日本地球惑星科学連合2018年大会

講演情報

[JJ] ポスター発表

セッション記号 S (固体地球科学) » S-VC 火山学

[S-VC41] 活動的火山

2018年5月23日(水) 13:45 〜 15:15 ポスター会場 (幕張メッセ国際展示場 7ホール)

コンビーナ:前田 裕太(名古屋大学)、三輪 学央(防災科学技術研究所)、青木 陽介(東京大学地震研究所、共同)、西村 太志(東北大学大学院理学研究科地球物理学専攻)、大倉 敬宏(京都大学大学院理学研究科附属地球熱学研究施設火山研究センター)、奥村 聡(東北大学大学院理学研究科地学専攻地球惑星物質科学講座)、小園 誠史(東北大学大学院理学研究科地球物理学専攻)

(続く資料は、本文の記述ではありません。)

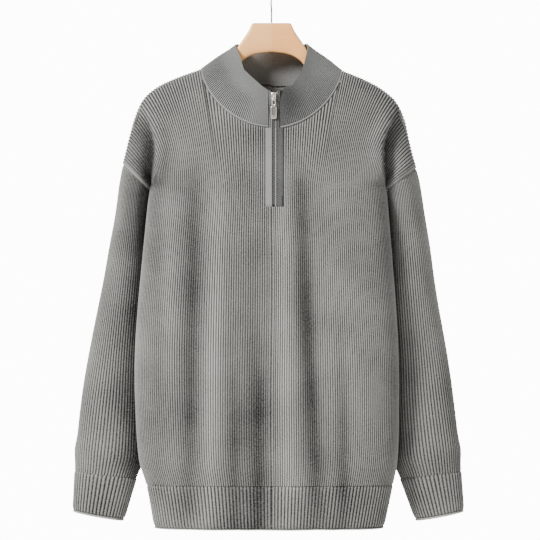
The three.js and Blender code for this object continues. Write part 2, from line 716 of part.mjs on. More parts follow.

[SVC41-P21] 山頂観測試験により得られた御嶽山2017年秋の地震活動の特徴

*前田 裕太1山中 佳子1寺川 寿子1堀川 信一郎1 (1.名古屋大学)

キーワード:火山性地震、御嶽山、近傍観測

名古屋大学では株式会社計測技研と共同で小型・低消費電力の地震観測テレメータ装置の開発を行った(堀川他, 2017火山学会)。2017年10月より御嶽山山頂域の10地点において同装置の運用試験を開始した。この運用試験ではテレメータ装置に1 Hzの速度型地震計(主にレナーツ社製LE-3Dlite MkII)を接続して実際の地震波形を取得しており、御嶽山において複数の地震計を火口から1 km以内に設置しオンライン観測を行った初のケースとなる。本講演ではこの運用試験によって得られた御嶽山山頂域の2017年秋の地震活動の特徴を紹介する。
A型地震については比較的遠方の観測網で記録されるものもあるが、火口近傍でしか観測されない微小なA型地震も多く発生していることが明らかとなった。それに加え、初動が不明瞭でやや低周波に富み紡錘型の波形を示すB型地震と思われるイベントや、より継続時間の長い微動、一定周波数で振動する単色振動、ピーク周波数が時間とともに推移するシグナルなども多く見つかった。
地震活動の全体像を把握するため、2017年11月の1ヶ月間について複数周波数でのシグナル・ノイズ比を火口近傍と遠方の観測点群で比較することにより火山浅部起源と思われるイベントの自動検知を行ったところ、322個のイベント候補が検出された。このうち11月1日-10日の10日間に発生した105個のイベント候補について波形を目視でチェック・分類したところ、A型地震と思われるものが25個(24%)、B型地震と思われるものが24個(23%)、微動と思われるものが19個(18%)、LP・VLPイベントまたは脈動振幅の一時的な増大(どちらなのか未判断)が12個(11%)、山麓の地震のコーダ部分や人為的なノイズなどの誤検出と思われるものが17個(16%)であった。判断に悩むものも多く、個数は暫定である。
気象庁が火口から2 km強離れた観測点で検知した2017年11月の火山性地震回数は29回(気象庁,2017火山活動解説資料)である。火口近傍の観測点を用いることで、誤検出や判断に迷うものなどの不確定要素を加味しても検出イベント数が数倍程度に増加したことが分かる。また、御嶽山ではこれまで地震活動の大部分をA型地震が占めると思われてきたが、上記の結果からはB型地震や微動も多く発生していることが示唆される。今後、検知方法の改善と分類の自動化、震源決定等を行い、より正確な火山性地震活動の把握を進める予定である。